## Objective
Give back, exactly as written, the lines from the beginning of the listing through the one that contains "return turns".
---- Given information
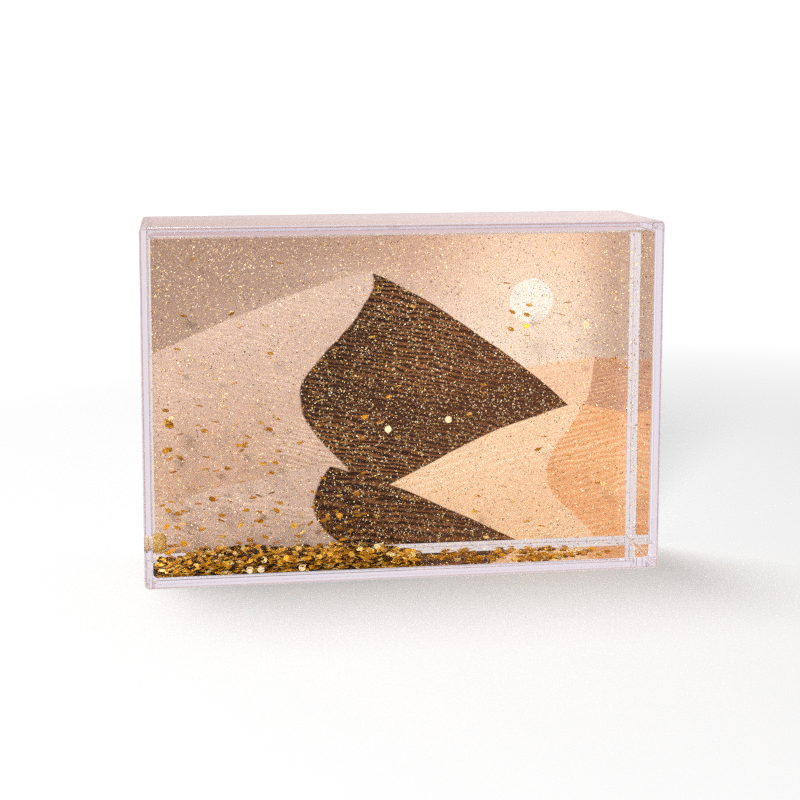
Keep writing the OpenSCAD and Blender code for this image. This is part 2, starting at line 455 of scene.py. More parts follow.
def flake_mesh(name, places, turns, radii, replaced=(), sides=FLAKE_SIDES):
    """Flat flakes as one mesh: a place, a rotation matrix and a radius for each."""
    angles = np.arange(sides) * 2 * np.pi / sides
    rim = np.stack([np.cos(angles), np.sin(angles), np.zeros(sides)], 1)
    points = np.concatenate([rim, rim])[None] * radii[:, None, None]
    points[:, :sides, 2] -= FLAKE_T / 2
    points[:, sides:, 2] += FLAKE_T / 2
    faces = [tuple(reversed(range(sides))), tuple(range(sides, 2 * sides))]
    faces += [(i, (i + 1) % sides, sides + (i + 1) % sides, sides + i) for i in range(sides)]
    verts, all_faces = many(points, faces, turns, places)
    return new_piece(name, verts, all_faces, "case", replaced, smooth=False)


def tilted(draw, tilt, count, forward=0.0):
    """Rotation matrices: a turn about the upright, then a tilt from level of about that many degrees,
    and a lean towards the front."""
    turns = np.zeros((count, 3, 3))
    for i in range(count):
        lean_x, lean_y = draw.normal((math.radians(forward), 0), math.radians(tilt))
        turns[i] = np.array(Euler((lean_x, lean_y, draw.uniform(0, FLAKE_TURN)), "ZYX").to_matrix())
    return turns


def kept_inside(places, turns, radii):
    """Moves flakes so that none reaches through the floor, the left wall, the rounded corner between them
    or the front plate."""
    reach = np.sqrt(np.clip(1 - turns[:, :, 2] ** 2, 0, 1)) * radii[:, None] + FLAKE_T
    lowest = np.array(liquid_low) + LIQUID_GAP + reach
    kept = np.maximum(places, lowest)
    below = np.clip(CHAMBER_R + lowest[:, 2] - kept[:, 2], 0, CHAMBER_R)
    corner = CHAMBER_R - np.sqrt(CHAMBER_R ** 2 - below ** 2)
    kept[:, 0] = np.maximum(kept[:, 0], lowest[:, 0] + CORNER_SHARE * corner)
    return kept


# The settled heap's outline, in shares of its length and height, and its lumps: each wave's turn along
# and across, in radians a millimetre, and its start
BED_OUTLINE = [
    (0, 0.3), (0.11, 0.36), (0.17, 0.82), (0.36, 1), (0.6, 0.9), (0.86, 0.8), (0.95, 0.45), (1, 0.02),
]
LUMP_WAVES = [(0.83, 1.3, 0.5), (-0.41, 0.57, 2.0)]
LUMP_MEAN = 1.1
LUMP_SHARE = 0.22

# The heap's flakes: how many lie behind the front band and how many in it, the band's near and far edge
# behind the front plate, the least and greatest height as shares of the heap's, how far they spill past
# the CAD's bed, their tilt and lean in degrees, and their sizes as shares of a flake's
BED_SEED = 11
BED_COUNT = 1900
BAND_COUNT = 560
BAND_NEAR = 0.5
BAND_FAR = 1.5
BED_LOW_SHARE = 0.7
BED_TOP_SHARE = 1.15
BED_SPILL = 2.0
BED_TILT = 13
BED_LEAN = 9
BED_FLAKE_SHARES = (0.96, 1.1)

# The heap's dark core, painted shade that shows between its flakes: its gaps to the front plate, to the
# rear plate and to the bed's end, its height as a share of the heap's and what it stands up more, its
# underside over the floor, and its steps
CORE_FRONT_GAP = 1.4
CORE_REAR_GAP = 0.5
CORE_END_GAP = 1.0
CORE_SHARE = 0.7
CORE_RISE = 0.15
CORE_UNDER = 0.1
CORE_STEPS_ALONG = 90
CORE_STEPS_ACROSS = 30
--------
## Answer to this problem
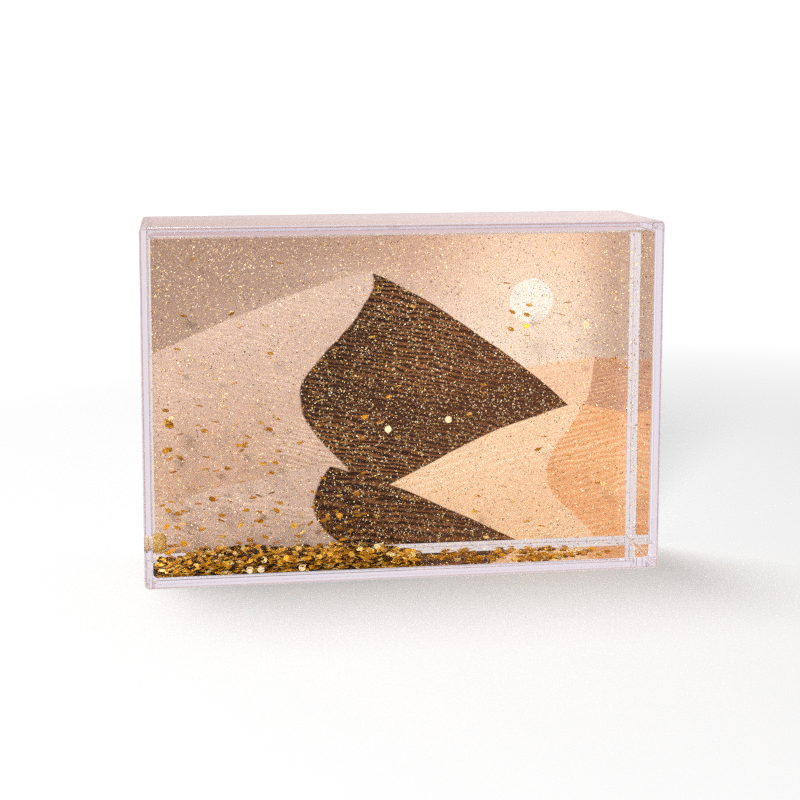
Keep writing the OpenSCAD and Blender code for this image. This is part 2, starting at line 455 of scene.py. More parts follow.
def flake_mesh(name, places, turns, radii, replaced=(), sides=FLAKE_SIDES):
    """Flat flakes as one mesh: a place, a rotation matrix and a radius for each."""
    angles = np.arange(sides) * 2 * np.pi / sides
    rim = np.stack([np.cos(angles), np.sin(angles), np.zeros(sides)], 1)
    points = np.concatenate([rim, rim])[None] * radii[:, None, None]
    points[:, :sides, 2] -= FLAKE_T / 2
    points[:, sides:, 2] += FLAKE_T / 2
    faces = [tuple(reversed(range(sides))), tuple(range(sides, 2 * sides))]
    faces += [(i, (i + 1) % sides, sides + (i + 1) % sides, sides + i) for i in range(sides)]
    verts, all_faces = many(points, faces, turns, places)
    return new_piece(name, verts, all_faces, "case", replaced, smooth=False)


def tilted(draw, tilt, count, forward=0.0):
    """Rotation matrices: a turn about the upright, then a tilt from level of about that many degrees,
    and a lean towards the front."""
    turns = np.zeros((count, 3, 3))
    for i in range(count):
        lean_x, lean_y = draw.normal((math.radians(forward), 0), math.radians(tilt))
        turns[i] = np.array(Euler((lean_x, lean_y, draw.uniform(0, FLAKE_TURN)), "ZYX").to_matrix())
    return turns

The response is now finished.